The “awesome” Indigos provide a level of technology unique to Darwin, said managing director Tony Coleman.
He is confident they will allow Coleman’s to pick up extra work that used to go interstate.
In the past, agencies had refused to consider Coleman’s after learning it didn’t have Indigos, he added.
He explained that although the Indigos hadn’t replaced any other machines, they would eventually “take a lot of work” off the company’s Heidelberg SM 52.
Coleman’s also operates two Heidelberg GTO 52s and a Heidelberg Speedmaster CD 102.
The 43-staff operation has also become the first company in the territory to secure Sustainable Green Print (SGP) level two certification.

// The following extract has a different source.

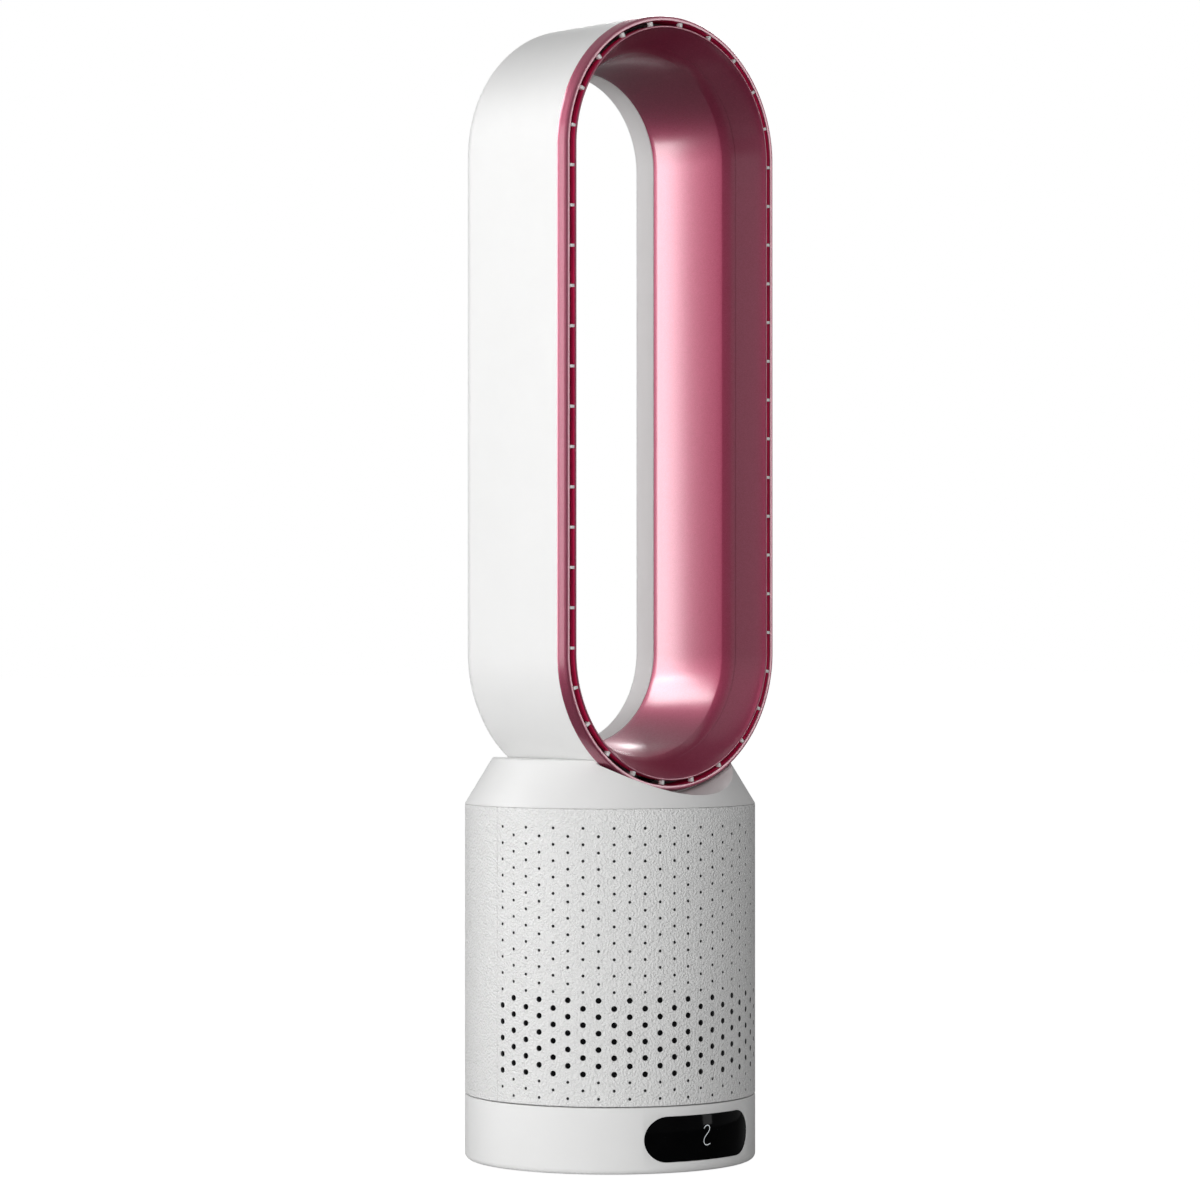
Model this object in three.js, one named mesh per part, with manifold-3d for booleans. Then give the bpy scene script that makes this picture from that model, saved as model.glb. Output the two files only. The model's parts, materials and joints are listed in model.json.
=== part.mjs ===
// Bladeless tower fan: a racetrack-shaped air loop on a round, perforated body that turns on a weighted base.
// Millimetres, +Z up. The origin is on the body's axis at floor level, and the front faces -Y.
// Everything above the seam at BASE_TOP turns on the base; a mixed-flow impeller in the body feeds the loop.

import * as THREE from "three";
import { mergeVertices } from "three/addons/utils/BufferGeometryUtils.js";
import Module from "manifold-3d";

const wasm = await Module();
wasm.setup();

// ---------------------------------------------------------------- clearances
const FIT_GAP = 0.3; // between pieces that seat on each other
const SEAM_GAP = 0.9; // visible seam between the fixed base and the turning body
const BLADE_TIP_GAP = 1.7; // impeller blade tip to its housing
const STEPPER_GAP = 1; // gears above the stepper motor
const OVERLAP = 1; // how far joined solids run into each other

// ---------------------------------------------------------------- round body
const BODY_RADIUS = 120;
const BASE_TOP = 55.6; // top of the fixed control ring
const BODY_TOP = 295; // top of the perforated body
const BODY_SIDES = 60; // flats of the round housings, one for each column of holes
const INNER_SIDES = 20; // flats of the round pieces inside
const CORE_SIDES = 16; // flats of motor-sized pieces
const PIN_SIDES = 8; // flats of shafts, posts and bosses
const FOOT_PROUD = 2; // base plate above the floor
const BASE_WALL = 3;
const BASE_EDGE_BEVEL = 3;
const BODY_WALL = 2.4;
const BRACKET_REACH = 4.5; // brackets inside the body's halves
const BRACKET_WIDTH = 14;
const BRACKET_HEIGHT = 3;
const BRACKETS_PER_HALF = 3;

// ---------------------------------------------------------------- intake holes
const HOLE_RADIUS = 2.35;
const HOLE_SIDES = 6;
const HOLE_ROWS = 5;
const HOLE_ROW_PITCH = 13.12;
const HOLE_FIELD_BOTTOM = 82.4; // lowest row of the even columns; the odd ones sit half a pitch higher
const FRONT_HOLE_COLUMNS = 30; // across the whole front half
const MESH_THICKNESS = 2;

// ---------------------------------------------------------------- shoulder
const SHOULDER_HEIGHT = 38;
const SHOULDER_TOP_RADIUS = 97;
const SHOULDER_WALL = 3;
const SHOULDER_SPIGOT = 12;
const NOTCH_RELIEF = 2.8; // round the bezel, where the notch is wider

// ---------------------------------------------------------------- air loop
const LOOP_RADIUS = 114; // half the loop's width, over the bezel
const LOOP_STRAIGHT = 406; // straight side between the two round ends
const LOOP_RISE = 10.8; // lowest point of the loop above the body
const LOOP_FRONT = -79; // y of the inner lip's front edge
const LOOP_DEPTH = 137;
const LOOP_SIDES = 30; // 4 n + 2, so that no corner falls where the straight sides start
const LOOP_WALL = 2.3;
const BEZEL_STEP = 1.3; // bezel proud of the rear shell
const BEZEL_DEPTH = 11.5;
const BEZEL_SETBACK = 1.5; // bezel's front edge behind the inner lip
const BEZEL_RIM = 5.7; // bezel's widest line in to the air slot
const BEZEL_LAND = 1.5; // flat beside the air slot
const BEZEL_SLOPE_DEPTH = 8; // from the land back to the widest line
const BEZEL_CURVE = 1.9; // power of the slope's curve; 1 is straight
const SPIGOT_DEPTH = 10;
const SLOT_WIDTH = 3.9;
const LIP_THICKNESS = 1.9;
const LIP_EDGE = 0.5; // rounding of the lip's edges
const LIP_DEPTH = 7; // lip's outer wall, front to back
const FLARE_DROP = 12; // inward run of the flared ring
const FLARE_DEPTH = 24;
const FLARE_CURVE = 1.15;
const STEP_DROP = 4.5; // steeper band behind the flare
const STEP_DEPTH = 12;
const LINER_DROP = 9.3; // inward run of the long liner
const LINER_CURVE = 1.7;
const REAR_LIP_DEPTH = 25; // white lip at the rear of the opening
const REAR_EDGE_RADIUS = 16;
const REAR_LIP_RADIUS = 5;
const SPACER_COUNT = 46;
const SPACER_THICKNESS = 1.8;
const SPACER_DEPTH = 5;
const SPACER_SETBACK = 1.6; // spacer behind the lip's front edge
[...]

This will give it another point of difference from its Darwin rivals, said Peter Mansfield, general manager of member services at the Printing Industries Association of Australia.
“To my knowledge, Coleman’s Printing is the first printing company in the Northern Territory to achieve any formal environmental accreditation, which is a wonderful achievement,” he said.
Mansfield encouraged other companies to follow Coleman’s lead, as customers were increasingly demanding their printers have solid environmental credentials, which helped them reassure their own customers they had a green supply chain.
Coleman pointed to this as part of the reason he went down the SGP route.
“The feel-good factor would be the main one for me, but obviously the benefits that come with it from tendering on different work. There are certain clients that insist on these things now,” he said.